→ **STORED RECORDS**
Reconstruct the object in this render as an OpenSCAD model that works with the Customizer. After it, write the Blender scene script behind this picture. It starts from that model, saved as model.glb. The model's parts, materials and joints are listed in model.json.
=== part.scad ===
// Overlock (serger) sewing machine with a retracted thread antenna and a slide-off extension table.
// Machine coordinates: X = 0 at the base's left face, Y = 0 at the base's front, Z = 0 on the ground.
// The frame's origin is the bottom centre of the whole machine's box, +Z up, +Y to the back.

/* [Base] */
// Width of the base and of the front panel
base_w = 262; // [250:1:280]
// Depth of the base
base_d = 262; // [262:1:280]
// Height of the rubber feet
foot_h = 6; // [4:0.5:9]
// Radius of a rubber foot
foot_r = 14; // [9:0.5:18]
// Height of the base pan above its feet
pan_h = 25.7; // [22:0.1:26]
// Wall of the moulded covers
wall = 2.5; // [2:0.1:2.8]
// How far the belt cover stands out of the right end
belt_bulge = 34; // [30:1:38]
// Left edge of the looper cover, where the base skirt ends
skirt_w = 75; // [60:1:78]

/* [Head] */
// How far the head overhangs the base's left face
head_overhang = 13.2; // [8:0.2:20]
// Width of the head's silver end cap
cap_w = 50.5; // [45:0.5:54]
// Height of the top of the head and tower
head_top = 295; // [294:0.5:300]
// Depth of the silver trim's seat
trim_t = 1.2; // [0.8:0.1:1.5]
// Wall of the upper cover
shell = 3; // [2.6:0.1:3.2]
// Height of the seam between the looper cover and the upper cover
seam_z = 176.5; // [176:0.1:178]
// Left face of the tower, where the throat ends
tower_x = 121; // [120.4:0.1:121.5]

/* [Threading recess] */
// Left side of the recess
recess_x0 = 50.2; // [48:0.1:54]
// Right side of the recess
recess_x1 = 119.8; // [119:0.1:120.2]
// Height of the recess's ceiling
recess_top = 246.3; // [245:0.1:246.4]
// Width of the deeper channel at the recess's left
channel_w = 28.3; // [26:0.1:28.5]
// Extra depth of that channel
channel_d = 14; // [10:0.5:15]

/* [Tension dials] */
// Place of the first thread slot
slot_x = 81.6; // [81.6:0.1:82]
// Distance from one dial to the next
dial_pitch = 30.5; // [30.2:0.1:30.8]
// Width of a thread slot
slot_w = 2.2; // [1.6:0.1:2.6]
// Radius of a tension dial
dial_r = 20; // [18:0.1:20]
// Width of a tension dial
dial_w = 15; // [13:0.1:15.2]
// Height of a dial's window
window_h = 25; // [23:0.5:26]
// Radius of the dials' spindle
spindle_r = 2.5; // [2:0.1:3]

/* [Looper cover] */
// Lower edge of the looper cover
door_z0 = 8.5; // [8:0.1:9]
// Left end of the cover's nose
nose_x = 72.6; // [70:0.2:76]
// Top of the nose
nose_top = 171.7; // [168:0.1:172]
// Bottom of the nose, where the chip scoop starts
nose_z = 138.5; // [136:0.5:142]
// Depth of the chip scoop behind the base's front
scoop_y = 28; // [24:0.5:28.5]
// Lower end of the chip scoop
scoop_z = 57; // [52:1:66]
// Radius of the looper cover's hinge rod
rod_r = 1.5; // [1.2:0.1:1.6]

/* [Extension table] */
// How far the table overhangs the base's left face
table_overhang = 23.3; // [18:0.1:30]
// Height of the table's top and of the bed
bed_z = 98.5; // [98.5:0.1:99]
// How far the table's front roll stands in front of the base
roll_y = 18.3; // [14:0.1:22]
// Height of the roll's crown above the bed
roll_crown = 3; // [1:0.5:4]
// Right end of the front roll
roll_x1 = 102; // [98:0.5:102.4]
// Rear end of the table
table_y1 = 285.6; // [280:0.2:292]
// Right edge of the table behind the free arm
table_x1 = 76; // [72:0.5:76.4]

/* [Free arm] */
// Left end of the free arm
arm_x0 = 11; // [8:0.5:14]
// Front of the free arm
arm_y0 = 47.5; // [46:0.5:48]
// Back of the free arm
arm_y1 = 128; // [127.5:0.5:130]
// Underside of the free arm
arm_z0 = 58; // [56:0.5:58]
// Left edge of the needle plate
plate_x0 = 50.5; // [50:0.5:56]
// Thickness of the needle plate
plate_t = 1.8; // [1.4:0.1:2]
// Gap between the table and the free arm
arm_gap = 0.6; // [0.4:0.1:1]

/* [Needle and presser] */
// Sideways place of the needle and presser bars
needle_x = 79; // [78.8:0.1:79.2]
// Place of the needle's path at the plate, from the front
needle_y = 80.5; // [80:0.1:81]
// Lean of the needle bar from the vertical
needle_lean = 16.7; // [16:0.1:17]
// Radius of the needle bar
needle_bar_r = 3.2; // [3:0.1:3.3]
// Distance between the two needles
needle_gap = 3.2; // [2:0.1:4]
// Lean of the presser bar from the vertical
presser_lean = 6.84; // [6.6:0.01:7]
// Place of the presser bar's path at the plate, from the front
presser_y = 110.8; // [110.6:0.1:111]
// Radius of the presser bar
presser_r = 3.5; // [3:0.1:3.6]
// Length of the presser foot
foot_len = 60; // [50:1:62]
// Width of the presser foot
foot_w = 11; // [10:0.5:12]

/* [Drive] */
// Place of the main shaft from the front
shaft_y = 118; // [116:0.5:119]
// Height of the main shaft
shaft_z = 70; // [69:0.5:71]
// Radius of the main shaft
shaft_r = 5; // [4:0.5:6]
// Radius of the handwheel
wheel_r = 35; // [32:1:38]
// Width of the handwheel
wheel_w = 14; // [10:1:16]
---
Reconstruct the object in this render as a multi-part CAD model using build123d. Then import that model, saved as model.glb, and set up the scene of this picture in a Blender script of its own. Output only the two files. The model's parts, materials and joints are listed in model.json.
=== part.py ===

→ **TASK DIRECTIONS**
Exact duplication is required for the lines above, from the line that contains "Reconstruct the object in this render as an" to the line that contains "skirt_w = 75; // [60:1:78]", inclusive; omit all others.

→ **RESULT**
Reconstruct the object in this render as an OpenSCAD model that works with the Customizer. After it, write the Blender scene script behind this picture. It starts from that model, saved as model.glb. The model's parts, materials and joints are listed in model.json.
=== part.scad ===
// Overlock (serger) sewing machine with a retracted thread antenna and a slide-off extension table.
// Machine coordinates: X = 0 at the base's left face, Y = 0 at the base's front, Z = 0 on the ground.
// The frame's origin is the bottom centre of the whole machine's box, +Z up, +Y to the back.

/* [Base] */
// Width of the base and of the front panel
base_w = 262; // [250:1:280]
// Depth of the base
base_d = 262; // [262:1:280]
// Height of the rubber feet
foot_h = 6; // [4:0.5:9]
// Radius of a rubber foot
foot_r = 14; // [9:0.5:18]
// Height of the base pan above its feet
pan_h = 25.7; // [22:0.1:26]
// Wall of the moulded covers
wall = 2.5; // [2:0.1:2.8]
// How far the belt cover stands out of the right end
belt_bulge = 34; // [30:1:38]
// Left edge of the looper cover, where the base skirt ends
skirt_w = 75; // [60:1:78]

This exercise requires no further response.